● Instructions to follow: Where a line holds "that", copy it.

Modeling code records:
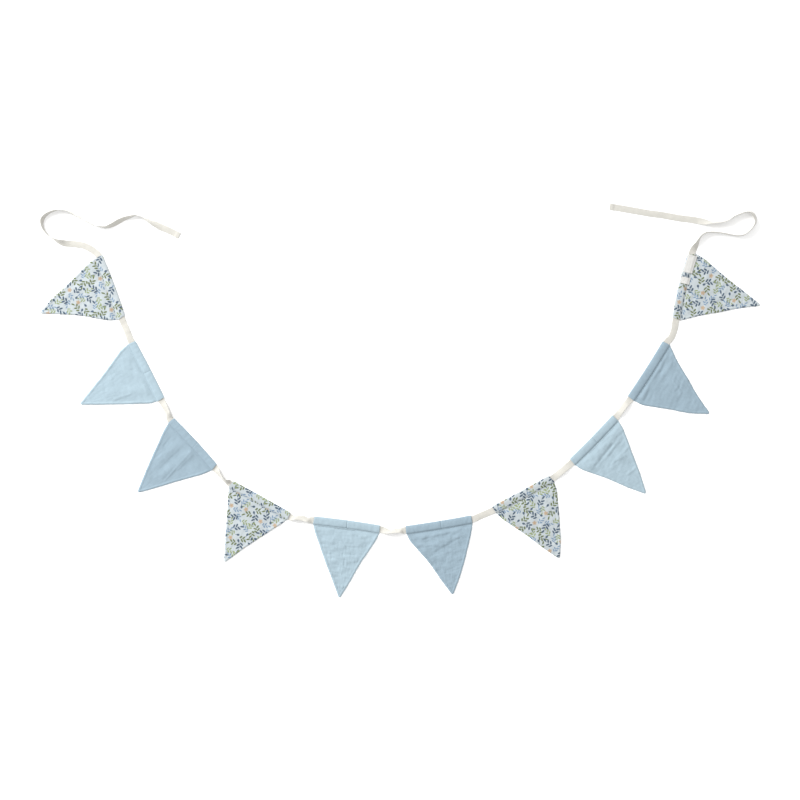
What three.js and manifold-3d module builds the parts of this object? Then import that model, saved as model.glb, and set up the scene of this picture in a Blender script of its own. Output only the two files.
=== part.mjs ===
// Fabric bunting: ten double cotton triangles on one long cotton tape, lying flat on a surface.
// Millimetres, +Z up, seen from above with the garland's U open at the top. The first flag is the leftmost.
// The tape runs through a sewn tunnel along the head of each flag, and both of its ends are long free ties.

import * as THREE from 'three';
import { mergeVertices } from 'three/addons/utils/BufferGeometryUtils.js';
import Module from 'manifold-3d';

const wasm = await Module();
wasm.setup();

// Tape
const TAPE_WIDTH = 13;
const TAPE_THICK = 1;
const TAPE_HEM_LENGTH = 9;
const TAPE_HEM_THICK = 1.8;
const TAPE_ACROSS = 2;

// Flag cloth. A flag is double cloth turned out, so its rims hold the turned seam and are thicker
const LAYER_THICK = 1;
const BODY_THICK = 1.7;
const RIM_THICK = 2.4;
const RIM_WIDTH = 4;
const EDGE_ROUND = 0.6;
const EDGE_FOOT = 0.12;
const TIP_WIDTH = 3;

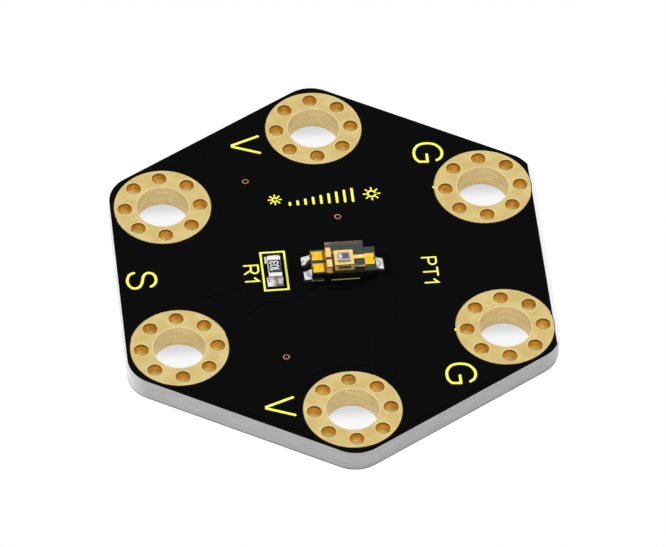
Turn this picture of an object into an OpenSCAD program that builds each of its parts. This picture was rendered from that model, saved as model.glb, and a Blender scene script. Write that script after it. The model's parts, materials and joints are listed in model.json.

● Complete output:
What three.js and manifold-3d module builds the parts of this object? Then import that model, saved as model.glb, and set up the scene of this picture in a Blender script of its own. Output only the two files.
Turn this picture of an object into an OpenSCAD program that builds each of its parts. This picture was rendered from that model, saved as model.glb, and a Blender scene script. Write that script after it. The model's parts, materials and joints are listed in model.json.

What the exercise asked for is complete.